C’est ce moment d’histoire que raconte le film-enquête de Camille Mauduech, présenté en première mondiale le 12 mars 2008 à Madiana. La jeune femme, une métisse franco-martiniquaise d’une quarantaine d’années, a déjà réalisé quatre films. Deux en 1993, « Hector Anicet est mort » et « Taxi-Co », puis survient une période de dix ans d’abstinence avant qu’elle ne reprenne la caméra en 2005 avec un court métrage « Pleine lune à Volga Plage » et « Les 16 de Basse-pointe» en 2006 . On le voit Camille Mauduech est une réalisatrice parcimonieuse dans ses effets. Bien sûr elle n’est pas historienne, mais on aurait tort de le lui reprocher car elle assume pleinement son statut de cinéaste, ce qui est déjà beaucoup. C’est donc en tant que cinéaste, intéressée par la dramaturgie des évènements qu’elle nous emmène à la recherche d’une mémoire enfouie, jamais écrite autrement que dans les actes qui la constituent. Elle ne fait pas œuvre non plus de détective à la recherche par exemple de l’auteur du crime, non elle fait œuvre d’artiste, impliquée dans une histoire dont elle va nous restituer la dimension profondément humaine et politique. C’est la force du film de nous rappeler que l’Histoire avec un grand H emprunte les voies détournées des humaines passions pour se dire, pour se faire. Porteurs de gestes dont le sens les dépasse, les grandit au-dessus d’eux-mêmes les acteurs de ce drame, livrent dans l’entre-deux des mots dits, ce qu’il en est de l’articulation entre intérêts et motivations personnels d’une part et constructions socio-historiques d’autre part. Le maître de ce genre est bien évidemment Shakespeare, qui nous fait, à travers ses pièces, la narration, théâtralisée, d’un morceau de l’histoire de la royauté anglaise. L’accuse-t-on pour autant d’instrumentalisation de l’histoire à des fins de création littéraire? Par contre on pourra regretter  l’absence d’images et même d’évocation des manifestations de solidarité qui ont eu lieu ici au pays Martinique. Les historiens disent que le peuple martiniquais s’est mobilisé lui aussi, qu’il a pris toute sa part dans la lutte mais voilà, les archives filmiques d’avant 1959 sont d’une extrême rareté.

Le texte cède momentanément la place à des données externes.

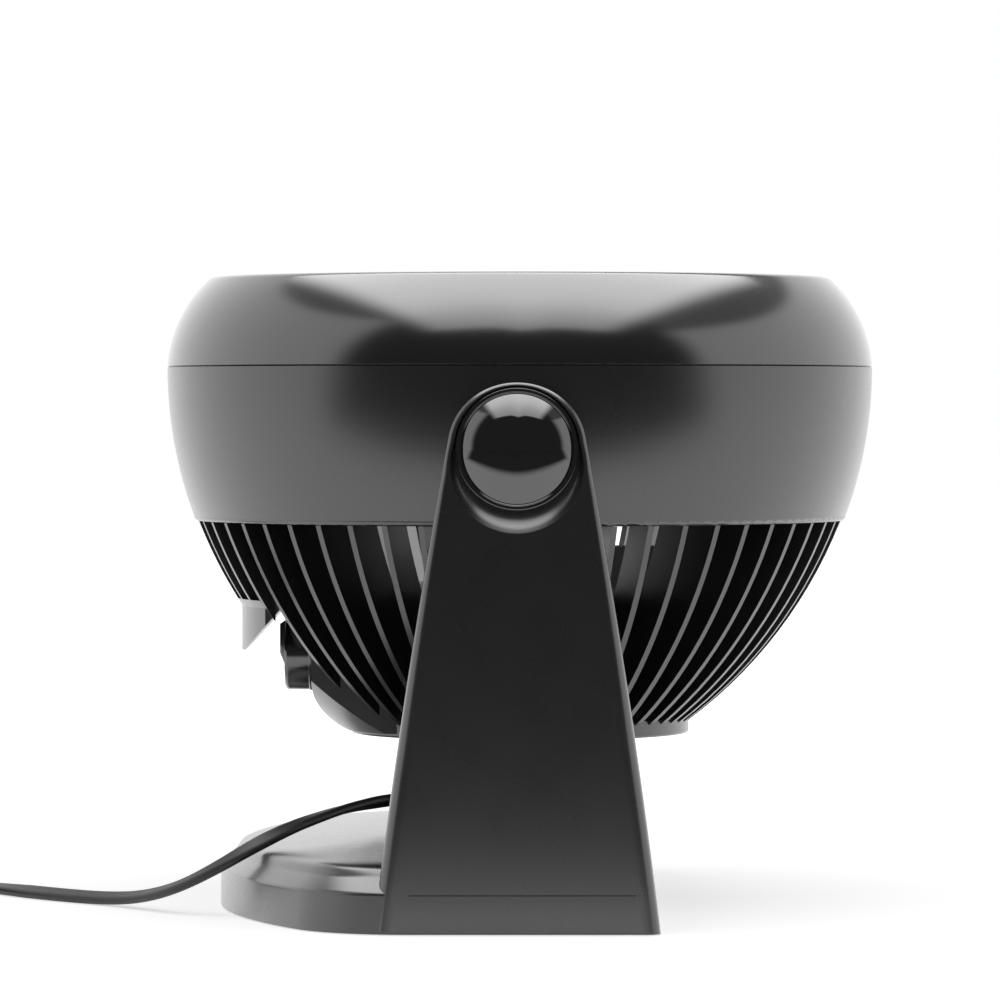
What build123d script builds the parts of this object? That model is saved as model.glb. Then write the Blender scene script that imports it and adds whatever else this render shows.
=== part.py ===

Camille Mauduech retrouve dans cette histoire sauvage les mythes constitutifs des sociétés humaines et notamment l’importance parmi eux du crime fondateur du lien social. C’est un des protagonistes qui le lui offre sur un plateau quand il dit «  jusqu’à présent complot de nègres, c’était complot de chiens » On sent bien que l’admirable dignité des inculpés, relevée par de nombreux observateurs, leur refus de susciter la pitié et surtout leur solidarité manifestée dans un autre refus, celui de livrer des noms à la justice coloniale est un tournant, un changement irrévocable, une métamorphose. Camille Mauduech a aussi ce sens de la dramaturgie qui lui fait ponctuer son film par un rebondissement autour d’une divergence sur le nombre de coups de couteaux portés à Guy de Fabrique. Le montage du film est construit pour aboutir à ce coup de théâtre, qui n’a rien de gratuit mais qui fait sens, et si les interviews sont parfois tronquées, c’est juste pour maintenir le suspens. Peu importe alors de savoir qui a porté le premier coup mortel. On devine que Camille Mauduech le sait, et ce malgré la chape de silence qui pèse encore, soixante ans après sur l’affaire.

Le travail de Camille Mauduech n’est donc ni un documentaire, ni une fiction c’est un film-enquête bien ficelé, qui joue plus souvent sur l’émotion que sur la raison, irritant et passionnant, mais qui par là même nous livre un pan d’histoire d’une exceptionnelle densité humaine. A voir absolument!